>>>>>

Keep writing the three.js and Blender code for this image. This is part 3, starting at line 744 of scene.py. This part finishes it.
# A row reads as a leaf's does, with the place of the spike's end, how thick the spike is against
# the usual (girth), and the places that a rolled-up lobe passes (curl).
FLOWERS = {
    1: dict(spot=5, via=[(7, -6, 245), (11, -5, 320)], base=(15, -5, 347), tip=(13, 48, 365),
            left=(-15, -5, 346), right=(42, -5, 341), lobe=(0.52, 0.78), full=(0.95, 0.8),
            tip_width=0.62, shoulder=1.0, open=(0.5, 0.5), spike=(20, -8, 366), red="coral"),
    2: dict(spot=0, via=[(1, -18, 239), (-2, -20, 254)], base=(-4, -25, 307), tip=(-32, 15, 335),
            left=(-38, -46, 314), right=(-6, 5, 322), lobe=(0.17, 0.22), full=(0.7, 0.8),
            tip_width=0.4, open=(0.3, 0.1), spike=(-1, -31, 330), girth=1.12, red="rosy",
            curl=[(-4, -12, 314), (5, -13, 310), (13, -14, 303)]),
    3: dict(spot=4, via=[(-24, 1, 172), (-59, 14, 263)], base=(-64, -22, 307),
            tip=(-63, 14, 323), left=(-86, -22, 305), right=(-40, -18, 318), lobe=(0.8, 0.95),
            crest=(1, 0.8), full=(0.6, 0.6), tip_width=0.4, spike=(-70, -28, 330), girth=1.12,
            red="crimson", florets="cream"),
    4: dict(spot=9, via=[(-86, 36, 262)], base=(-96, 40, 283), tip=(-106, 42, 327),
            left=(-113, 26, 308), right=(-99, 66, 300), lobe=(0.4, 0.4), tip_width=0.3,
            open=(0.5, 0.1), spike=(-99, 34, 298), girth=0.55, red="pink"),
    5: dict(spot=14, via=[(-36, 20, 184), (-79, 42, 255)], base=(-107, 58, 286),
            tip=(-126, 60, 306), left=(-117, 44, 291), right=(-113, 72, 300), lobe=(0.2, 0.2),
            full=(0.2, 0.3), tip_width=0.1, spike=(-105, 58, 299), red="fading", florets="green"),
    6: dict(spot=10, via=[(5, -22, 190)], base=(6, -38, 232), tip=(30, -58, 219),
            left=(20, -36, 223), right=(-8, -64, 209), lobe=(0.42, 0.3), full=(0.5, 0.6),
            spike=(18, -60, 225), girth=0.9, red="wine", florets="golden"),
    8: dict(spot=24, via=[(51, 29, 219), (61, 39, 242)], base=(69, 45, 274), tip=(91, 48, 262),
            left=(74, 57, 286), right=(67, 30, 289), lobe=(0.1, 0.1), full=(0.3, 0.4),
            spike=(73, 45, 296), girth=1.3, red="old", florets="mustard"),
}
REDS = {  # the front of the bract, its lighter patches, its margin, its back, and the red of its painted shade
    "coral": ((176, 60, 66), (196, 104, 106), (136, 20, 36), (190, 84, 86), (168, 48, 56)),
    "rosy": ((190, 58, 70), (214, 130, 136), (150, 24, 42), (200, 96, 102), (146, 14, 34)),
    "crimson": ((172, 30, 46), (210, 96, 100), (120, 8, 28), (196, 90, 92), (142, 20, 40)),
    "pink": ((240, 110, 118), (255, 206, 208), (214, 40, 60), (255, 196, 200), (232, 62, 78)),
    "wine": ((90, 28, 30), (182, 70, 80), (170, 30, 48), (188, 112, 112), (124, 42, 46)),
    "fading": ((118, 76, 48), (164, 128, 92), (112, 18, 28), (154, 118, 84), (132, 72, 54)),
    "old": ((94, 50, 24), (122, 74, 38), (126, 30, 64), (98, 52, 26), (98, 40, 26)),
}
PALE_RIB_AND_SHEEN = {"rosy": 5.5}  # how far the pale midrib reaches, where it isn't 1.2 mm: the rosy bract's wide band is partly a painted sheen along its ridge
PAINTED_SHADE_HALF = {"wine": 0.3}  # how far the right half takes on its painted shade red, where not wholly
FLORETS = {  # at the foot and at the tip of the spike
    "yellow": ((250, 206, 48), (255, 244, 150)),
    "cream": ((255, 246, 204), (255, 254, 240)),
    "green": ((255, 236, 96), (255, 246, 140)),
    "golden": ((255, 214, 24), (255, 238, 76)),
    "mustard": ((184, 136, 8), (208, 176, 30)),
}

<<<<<
>>>>>

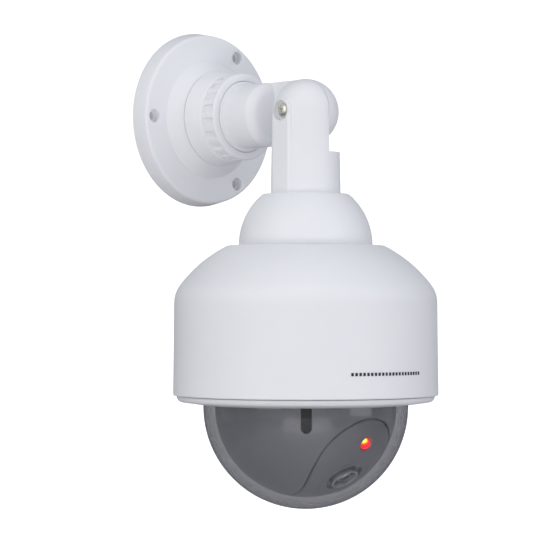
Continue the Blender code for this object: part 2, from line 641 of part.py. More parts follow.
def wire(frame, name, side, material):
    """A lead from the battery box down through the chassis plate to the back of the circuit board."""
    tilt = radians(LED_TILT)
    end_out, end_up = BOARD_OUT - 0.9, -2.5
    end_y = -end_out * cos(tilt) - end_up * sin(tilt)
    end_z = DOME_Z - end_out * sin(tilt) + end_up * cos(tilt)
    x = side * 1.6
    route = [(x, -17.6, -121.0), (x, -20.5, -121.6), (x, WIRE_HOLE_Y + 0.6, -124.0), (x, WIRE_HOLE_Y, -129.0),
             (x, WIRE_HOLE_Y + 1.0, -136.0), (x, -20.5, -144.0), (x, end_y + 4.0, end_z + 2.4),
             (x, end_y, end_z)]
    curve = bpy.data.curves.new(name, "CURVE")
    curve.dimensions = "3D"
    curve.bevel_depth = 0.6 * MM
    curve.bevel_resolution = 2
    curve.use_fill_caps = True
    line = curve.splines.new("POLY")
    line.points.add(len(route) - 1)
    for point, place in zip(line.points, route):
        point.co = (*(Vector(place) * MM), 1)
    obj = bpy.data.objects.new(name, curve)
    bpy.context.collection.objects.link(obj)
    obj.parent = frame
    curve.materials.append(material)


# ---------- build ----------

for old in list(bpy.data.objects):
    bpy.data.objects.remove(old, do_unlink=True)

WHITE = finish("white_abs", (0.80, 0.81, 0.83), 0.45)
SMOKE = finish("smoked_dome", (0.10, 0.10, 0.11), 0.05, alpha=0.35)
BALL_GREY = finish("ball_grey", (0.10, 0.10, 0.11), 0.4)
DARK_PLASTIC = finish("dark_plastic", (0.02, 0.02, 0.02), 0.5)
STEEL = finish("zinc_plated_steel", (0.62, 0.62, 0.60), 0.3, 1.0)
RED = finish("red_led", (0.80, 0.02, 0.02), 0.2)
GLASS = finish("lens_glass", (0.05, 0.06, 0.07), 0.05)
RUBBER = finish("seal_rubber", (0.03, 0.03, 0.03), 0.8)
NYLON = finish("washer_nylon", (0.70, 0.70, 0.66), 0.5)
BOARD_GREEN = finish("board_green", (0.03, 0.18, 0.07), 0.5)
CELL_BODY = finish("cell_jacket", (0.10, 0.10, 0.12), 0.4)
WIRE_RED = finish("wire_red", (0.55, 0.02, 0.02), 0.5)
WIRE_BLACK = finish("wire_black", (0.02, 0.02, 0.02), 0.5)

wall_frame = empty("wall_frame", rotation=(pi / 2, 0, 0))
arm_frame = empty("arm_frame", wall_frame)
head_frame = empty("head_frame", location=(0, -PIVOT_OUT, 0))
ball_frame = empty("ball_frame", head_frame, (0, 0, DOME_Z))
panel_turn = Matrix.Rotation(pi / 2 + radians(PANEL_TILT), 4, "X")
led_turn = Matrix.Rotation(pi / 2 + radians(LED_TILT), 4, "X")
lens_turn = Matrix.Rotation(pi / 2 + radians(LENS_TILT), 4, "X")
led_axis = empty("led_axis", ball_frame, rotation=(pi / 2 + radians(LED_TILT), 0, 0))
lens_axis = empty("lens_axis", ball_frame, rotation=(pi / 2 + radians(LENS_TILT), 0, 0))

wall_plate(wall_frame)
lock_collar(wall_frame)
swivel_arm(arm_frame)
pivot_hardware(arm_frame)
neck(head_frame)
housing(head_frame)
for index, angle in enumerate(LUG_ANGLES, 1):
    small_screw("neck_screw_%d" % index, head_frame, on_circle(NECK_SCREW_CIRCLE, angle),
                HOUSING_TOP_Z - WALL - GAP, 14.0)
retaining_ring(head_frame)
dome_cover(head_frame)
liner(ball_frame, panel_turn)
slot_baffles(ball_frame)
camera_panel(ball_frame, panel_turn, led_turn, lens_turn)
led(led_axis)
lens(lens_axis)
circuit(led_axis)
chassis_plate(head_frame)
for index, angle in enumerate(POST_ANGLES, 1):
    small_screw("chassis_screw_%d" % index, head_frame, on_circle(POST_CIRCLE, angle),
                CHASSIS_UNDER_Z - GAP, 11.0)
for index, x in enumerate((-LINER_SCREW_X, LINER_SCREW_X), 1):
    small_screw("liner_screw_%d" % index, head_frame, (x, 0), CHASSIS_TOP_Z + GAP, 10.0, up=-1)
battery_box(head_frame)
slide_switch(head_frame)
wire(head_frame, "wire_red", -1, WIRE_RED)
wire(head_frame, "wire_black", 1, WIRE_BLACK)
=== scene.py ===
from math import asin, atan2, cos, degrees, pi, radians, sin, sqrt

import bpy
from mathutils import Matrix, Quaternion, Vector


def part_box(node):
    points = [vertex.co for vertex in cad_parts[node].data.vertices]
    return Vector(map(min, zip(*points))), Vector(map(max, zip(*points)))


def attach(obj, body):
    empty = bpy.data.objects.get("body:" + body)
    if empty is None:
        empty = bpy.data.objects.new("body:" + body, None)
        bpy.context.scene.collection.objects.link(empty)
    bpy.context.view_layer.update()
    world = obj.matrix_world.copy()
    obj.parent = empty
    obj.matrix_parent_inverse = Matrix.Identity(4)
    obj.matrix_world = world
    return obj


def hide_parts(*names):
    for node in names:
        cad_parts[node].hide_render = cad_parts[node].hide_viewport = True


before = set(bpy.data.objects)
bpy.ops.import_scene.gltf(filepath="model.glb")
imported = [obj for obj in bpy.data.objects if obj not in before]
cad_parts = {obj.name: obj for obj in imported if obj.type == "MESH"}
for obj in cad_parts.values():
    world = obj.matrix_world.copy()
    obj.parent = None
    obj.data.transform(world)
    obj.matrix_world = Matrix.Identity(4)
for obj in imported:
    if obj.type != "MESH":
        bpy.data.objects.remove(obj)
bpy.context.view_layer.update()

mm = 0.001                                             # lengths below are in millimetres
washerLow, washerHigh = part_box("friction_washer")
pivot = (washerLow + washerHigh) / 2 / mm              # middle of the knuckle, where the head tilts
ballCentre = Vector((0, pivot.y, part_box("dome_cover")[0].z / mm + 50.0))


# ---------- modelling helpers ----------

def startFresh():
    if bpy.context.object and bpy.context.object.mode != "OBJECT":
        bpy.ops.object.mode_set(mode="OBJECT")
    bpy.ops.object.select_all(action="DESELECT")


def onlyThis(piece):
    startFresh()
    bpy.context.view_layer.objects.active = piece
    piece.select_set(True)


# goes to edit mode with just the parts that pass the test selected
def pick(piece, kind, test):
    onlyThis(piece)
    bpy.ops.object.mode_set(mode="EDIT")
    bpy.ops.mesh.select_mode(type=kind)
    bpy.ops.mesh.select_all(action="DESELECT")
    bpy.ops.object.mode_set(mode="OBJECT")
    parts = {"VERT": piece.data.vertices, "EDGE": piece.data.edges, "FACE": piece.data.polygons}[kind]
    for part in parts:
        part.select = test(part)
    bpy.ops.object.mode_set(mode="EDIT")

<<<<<

Start with the line that holds "wall_plate(wall_frame)" and finish with the line that holds "bpy.data.objects.remove(obj)". Transcribe each line in between exactly, and those two as well.

* The answer
wall_plate(wall_frame)
lock_collar(wall_frame)
swivel_arm(arm_frame)
pivot_hardware(arm_frame)
neck(head_frame)
housing(head_frame)
for index, angle in enumerate(LUG_ANGLES, 1):
    small_screw("neck_screw_%d" % index, head_frame, on_circle(NECK_SCREW_CIRCLE, angle),
                HOUSING_TOP_Z - WALL - GAP, 14.0)
retaining_ring(head_frame)
dome_cover(head_frame)
liner(ball_frame, panel_turn)
slot_baffles(ball_frame)
camera_panel(ball_frame, panel_turn, led_turn, lens_turn)
led(led_axis)
lens(lens_axis)
circuit(led_axis)
chassis_plate(head_frame)
for index, angle in enumerate(POST_ANGLES, 1):
    small_screw("chassis_screw_%d" % index, head_frame, on_circle(POST_CIRCLE, angle),
                CHASSIS_UNDER_Z - GAP, 11.0)
for index, x in enumerate((-LINER_SCREW_X, LINER_SCREW_X), 1):
    small_screw("liner_screw_%d" % index, head_frame, (x, 0), CHASSIS_TOP_Z + GAP, 10.0, up=-1)
battery_box(head_frame)
slide_switch(head_frame)
wire(head_frame, "wire_red", -1, WIRE_RED)
wire(head_frame, "wire_black", 1, WIRE_BLACK)
=== scene.py ===
from math import asin, atan2, cos, degrees, pi, radians, sin, sqrt

import bpy
from mathutils import Matrix, Quaternion, Vector


def part_box(node):
    points = [vertex.co for vertex in cad_parts[node].data.vertices]
    return Vector(map(min, zip(*points))), Vector(map(max, zip(*points)))


def attach(obj, body):
    empty = bpy.data.objects.get("body:" + body)
    if empty is None:
        empty = bpy.data.objects.new("body:" + body, None)
        bpy.context.scene.collection.objects.link(empty)
    bpy.context.view_layer.update()
    world = obj.matrix_world.copy()
    obj.parent = empty
    obj.matrix_parent_inverse = Matrix.Identity(4)
    obj.matrix_world = world
    return obj


def hide_parts(*names):
    for node in names:
        cad_parts[node].hide_render = cad_parts[node].hide_viewport = True


before = set(bpy.data.objects)
bpy.ops.import_scene.gltf(filepath="model.glb")
imported = [obj for obj in bpy.data.objects if obj not in before]
cad_parts = {obj.name: obj for obj in imported if obj.type == "MESH"}
for obj in cad_parts.values():
    world = obj.matrix_world.copy()
    obj.parent = None
    obj.data.transform(world)
    obj.matrix_world = Matrix.Identity(4)
for obj in imported:
    if obj.type != "MESH":
        bpy.data.objects.remove(obj)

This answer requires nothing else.